SHORT TASK
In the listing that follows, locate the line containing "# Square stamp line in the top face" and the line containing "bpy.context.scene.collection.objects.link(empty)". Retype exactly those two lines and every line between them, and nothing more.

DATA SHOWN
====================

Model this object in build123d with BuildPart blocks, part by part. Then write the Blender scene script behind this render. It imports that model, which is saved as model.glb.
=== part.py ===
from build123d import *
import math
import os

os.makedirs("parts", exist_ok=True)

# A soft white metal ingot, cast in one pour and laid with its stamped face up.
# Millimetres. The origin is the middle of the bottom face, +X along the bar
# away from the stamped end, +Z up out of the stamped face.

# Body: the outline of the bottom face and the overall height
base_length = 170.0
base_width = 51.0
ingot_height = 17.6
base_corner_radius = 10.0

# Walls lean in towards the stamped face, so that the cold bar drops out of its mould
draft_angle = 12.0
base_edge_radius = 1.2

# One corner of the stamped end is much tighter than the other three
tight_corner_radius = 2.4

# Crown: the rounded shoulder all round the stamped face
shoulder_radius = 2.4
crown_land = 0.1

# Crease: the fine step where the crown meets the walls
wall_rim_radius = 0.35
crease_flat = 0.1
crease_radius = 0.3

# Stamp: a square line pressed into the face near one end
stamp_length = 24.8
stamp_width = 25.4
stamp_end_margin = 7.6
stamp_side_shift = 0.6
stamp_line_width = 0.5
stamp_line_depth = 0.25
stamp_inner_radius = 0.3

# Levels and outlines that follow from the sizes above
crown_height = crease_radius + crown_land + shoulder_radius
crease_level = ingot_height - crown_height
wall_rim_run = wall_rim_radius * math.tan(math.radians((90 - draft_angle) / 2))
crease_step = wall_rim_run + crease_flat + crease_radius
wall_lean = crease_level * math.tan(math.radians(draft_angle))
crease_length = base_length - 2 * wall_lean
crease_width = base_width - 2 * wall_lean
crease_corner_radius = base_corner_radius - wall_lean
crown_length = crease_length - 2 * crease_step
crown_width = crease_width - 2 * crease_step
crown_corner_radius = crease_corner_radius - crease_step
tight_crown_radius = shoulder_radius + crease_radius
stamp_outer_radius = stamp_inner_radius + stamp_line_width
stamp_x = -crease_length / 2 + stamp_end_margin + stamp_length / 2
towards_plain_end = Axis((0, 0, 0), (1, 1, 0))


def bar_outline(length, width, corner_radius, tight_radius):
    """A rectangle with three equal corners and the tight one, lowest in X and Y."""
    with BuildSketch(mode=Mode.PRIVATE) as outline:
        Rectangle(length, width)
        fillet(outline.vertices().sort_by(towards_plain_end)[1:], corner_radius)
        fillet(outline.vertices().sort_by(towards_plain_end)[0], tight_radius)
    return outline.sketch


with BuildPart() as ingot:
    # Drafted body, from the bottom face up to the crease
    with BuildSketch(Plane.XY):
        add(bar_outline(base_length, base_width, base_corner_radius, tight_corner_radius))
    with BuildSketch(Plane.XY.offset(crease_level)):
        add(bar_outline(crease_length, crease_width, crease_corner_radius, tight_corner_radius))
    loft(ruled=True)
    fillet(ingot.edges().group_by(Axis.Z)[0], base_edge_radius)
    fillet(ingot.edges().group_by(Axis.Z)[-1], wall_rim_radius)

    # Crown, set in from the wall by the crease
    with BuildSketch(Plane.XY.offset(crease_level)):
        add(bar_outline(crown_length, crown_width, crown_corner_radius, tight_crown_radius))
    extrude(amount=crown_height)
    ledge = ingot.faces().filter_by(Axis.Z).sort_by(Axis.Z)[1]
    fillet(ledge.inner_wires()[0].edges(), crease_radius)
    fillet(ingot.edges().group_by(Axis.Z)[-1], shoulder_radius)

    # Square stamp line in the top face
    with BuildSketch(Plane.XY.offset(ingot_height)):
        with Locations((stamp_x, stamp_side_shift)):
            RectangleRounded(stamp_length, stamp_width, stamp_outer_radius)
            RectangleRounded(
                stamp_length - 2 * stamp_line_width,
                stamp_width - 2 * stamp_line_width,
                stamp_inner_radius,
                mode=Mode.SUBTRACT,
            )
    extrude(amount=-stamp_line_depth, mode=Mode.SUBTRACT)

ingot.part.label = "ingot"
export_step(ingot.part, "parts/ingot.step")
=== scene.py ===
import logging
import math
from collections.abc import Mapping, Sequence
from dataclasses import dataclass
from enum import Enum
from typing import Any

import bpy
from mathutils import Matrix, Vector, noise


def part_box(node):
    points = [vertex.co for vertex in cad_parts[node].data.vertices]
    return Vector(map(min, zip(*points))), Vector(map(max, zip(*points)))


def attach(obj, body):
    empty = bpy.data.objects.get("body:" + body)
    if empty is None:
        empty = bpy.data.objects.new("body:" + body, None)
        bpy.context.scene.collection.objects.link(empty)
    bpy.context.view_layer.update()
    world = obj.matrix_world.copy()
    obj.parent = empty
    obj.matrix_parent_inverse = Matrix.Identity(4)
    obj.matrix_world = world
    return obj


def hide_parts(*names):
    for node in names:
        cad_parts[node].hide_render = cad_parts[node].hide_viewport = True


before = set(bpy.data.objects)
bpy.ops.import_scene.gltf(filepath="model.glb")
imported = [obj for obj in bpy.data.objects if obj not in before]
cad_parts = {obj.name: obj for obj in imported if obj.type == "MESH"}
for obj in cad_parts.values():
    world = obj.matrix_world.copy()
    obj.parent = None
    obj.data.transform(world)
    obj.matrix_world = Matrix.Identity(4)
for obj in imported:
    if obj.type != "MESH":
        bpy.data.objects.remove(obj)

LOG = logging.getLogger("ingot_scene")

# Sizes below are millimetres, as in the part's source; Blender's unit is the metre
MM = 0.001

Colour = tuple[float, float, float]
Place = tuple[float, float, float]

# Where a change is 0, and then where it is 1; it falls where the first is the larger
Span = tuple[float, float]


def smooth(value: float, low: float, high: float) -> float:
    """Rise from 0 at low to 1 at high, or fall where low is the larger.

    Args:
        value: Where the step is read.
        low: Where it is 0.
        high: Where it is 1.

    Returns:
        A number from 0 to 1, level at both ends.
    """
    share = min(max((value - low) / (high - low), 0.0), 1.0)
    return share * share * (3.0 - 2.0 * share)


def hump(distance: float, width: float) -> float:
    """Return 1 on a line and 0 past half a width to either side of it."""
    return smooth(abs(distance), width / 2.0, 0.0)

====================

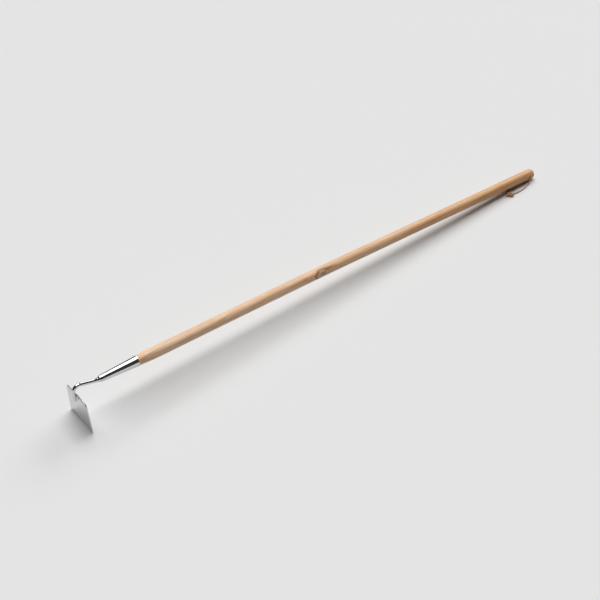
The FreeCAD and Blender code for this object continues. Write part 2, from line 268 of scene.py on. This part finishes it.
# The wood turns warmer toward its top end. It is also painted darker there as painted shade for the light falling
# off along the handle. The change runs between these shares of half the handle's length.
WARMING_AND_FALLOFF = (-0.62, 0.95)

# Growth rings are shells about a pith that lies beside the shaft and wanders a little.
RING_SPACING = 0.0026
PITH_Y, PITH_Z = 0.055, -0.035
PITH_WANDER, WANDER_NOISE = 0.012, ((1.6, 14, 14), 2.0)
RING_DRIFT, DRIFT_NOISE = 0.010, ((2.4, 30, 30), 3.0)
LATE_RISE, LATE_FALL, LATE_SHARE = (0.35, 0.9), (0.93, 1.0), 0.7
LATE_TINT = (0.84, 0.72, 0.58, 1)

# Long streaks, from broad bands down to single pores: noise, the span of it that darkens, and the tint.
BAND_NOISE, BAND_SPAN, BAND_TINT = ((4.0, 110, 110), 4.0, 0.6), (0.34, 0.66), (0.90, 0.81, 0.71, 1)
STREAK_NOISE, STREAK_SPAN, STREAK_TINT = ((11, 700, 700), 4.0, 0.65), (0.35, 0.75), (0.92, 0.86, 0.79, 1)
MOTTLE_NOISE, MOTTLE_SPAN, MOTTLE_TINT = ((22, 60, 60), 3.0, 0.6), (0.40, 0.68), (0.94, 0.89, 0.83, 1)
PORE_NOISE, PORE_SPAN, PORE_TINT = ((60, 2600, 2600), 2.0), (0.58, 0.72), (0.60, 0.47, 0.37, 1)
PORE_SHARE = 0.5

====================

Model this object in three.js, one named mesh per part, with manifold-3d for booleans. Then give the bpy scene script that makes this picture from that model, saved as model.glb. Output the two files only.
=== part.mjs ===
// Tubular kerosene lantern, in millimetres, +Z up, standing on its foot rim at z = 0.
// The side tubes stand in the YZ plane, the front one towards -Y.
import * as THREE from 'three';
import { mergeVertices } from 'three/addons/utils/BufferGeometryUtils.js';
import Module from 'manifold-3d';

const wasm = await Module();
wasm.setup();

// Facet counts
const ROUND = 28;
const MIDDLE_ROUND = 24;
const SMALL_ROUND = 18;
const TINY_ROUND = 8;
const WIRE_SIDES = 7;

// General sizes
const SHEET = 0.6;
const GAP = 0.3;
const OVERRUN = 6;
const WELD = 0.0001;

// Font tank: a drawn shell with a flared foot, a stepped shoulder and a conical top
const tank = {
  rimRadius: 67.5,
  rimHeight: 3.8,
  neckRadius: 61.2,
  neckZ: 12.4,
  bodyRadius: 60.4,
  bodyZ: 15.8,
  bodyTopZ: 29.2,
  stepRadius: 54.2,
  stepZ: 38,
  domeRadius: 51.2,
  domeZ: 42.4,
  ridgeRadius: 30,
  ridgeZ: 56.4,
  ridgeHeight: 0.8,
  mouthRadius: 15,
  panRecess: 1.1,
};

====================

THE RESPONSE
    # Square stamp line in the top face
    with BuildSketch(Plane.XY.offset(ingot_height)):
        with Locations((stamp_x, stamp_side_shift)):
            RectangleRounded(stamp_length, stamp_width, stamp_outer_radius)
            RectangleRounded(
                stamp_length - 2 * stamp_line_width,
                stamp_width - 2 * stamp_line_width,
                stamp_inner_radius,
                mode=Mode.SUBTRACT,
            )
    extrude(amount=-stamp_line_depth, mode=Mode.SUBTRACT)

ingot.part.label = "ingot"
export_step(ingot.part, "parts/ingot.step")
=== scene.py ===
import logging
import math
from collections.abc import Mapping, Sequence
from dataclasses import dataclass
from enum import Enum
from typing import Any

import bpy
from mathutils import Matrix, Vector, noise


def part_box(node):
    points = [vertex.co for vertex in cad_parts[node].data.vertices]
    return Vector(map(min, zip(*points))), Vector(map(max, zip(*points)))


def attach(obj, body):
    empty = bpy.data.objects.get("body:" + body)
    if empty is None:
        empty = bpy.data.objects.new("body:" + body, None)
        bpy.context.scene.collection.objects.link(empty)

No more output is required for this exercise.